Swiggum, J. K., Lorimer, D. R., McLaughlin, M. A., Bates, S. D., Champion, D. J., Ransom, S. M., et al. (2014). Arecibo Pulsar Survey Using ALFA. III. Precursor Survey and Population Synthesis. The Astrophysical Journal, 787(2): 137. doi:10.1088/0004-637X/787/2/137.

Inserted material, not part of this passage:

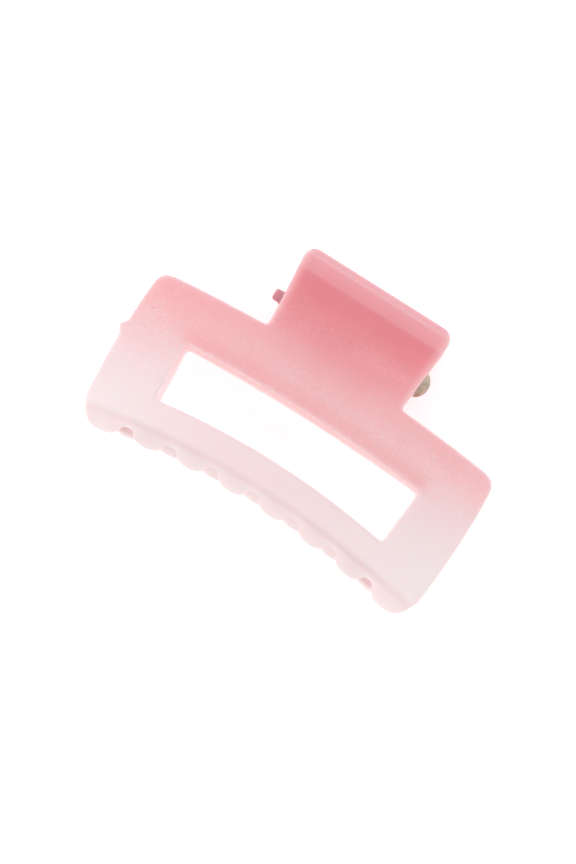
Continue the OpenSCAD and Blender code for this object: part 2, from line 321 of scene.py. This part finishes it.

Cite as: http://hdl.handle.net/11858/00-001M-0000-001A-0DD7-B
##### Abstract
The Pulsar Arecibo L-band Feed Array (PALFA) Survey uses the ALFA 7-beam receiver to search both inner and outer Galactic sectors visible from Arecibo ($32^{\circ}\lesssim \ell \lesssim 77^{\circ}$ and $168^{\circ}\lesssim \ell \lesssim 214^{\circ}$) close to the Galactic plane ($|b|\lesssim5^{\circ}$) for pulsars. In this paper we detail a precursor survey of this region with PALFA, which observed a subset of the full region (slightly more restrictive in $\ell$ and $|b|\lesssim1^{\circ}$) and detected 45 pulsars. For both Galactic millisecond and normal pulsar populations, we compare the survey's detections with simulations to model these populations and, in particular, to estimate the number of observable pulsars in the Galaxy. We place 95\% confidence intervals of 82,000 to 143,000 on the number of detectable normal pulsars and 9,000 to 100,000 on the number of detectable millisecond pulsars in the Galactic disk. These are consistent with previous estimates. Given the most likely population size in each case (107,000 and 15,000 for normal and millisecond pulsars, respectively) we extend survey detection simulations to predict that, when complete, the full PALFA survey should have detected $1,000\substack{+330 \\ -230}$ normal pulsars and $30\substack{+200 \\ -20}$ millisecond pulsars. Identical estimation techniques predict that $490\substack{+160 \\ -115}$ normal pulsars and $12\substack{+70 \\ -5}$ millisecond pulsars would be detected by the beginning of 2014; at the time, the PALFA survey had detected 283 normal pulsars and 31 millisecond pulsars, respectively.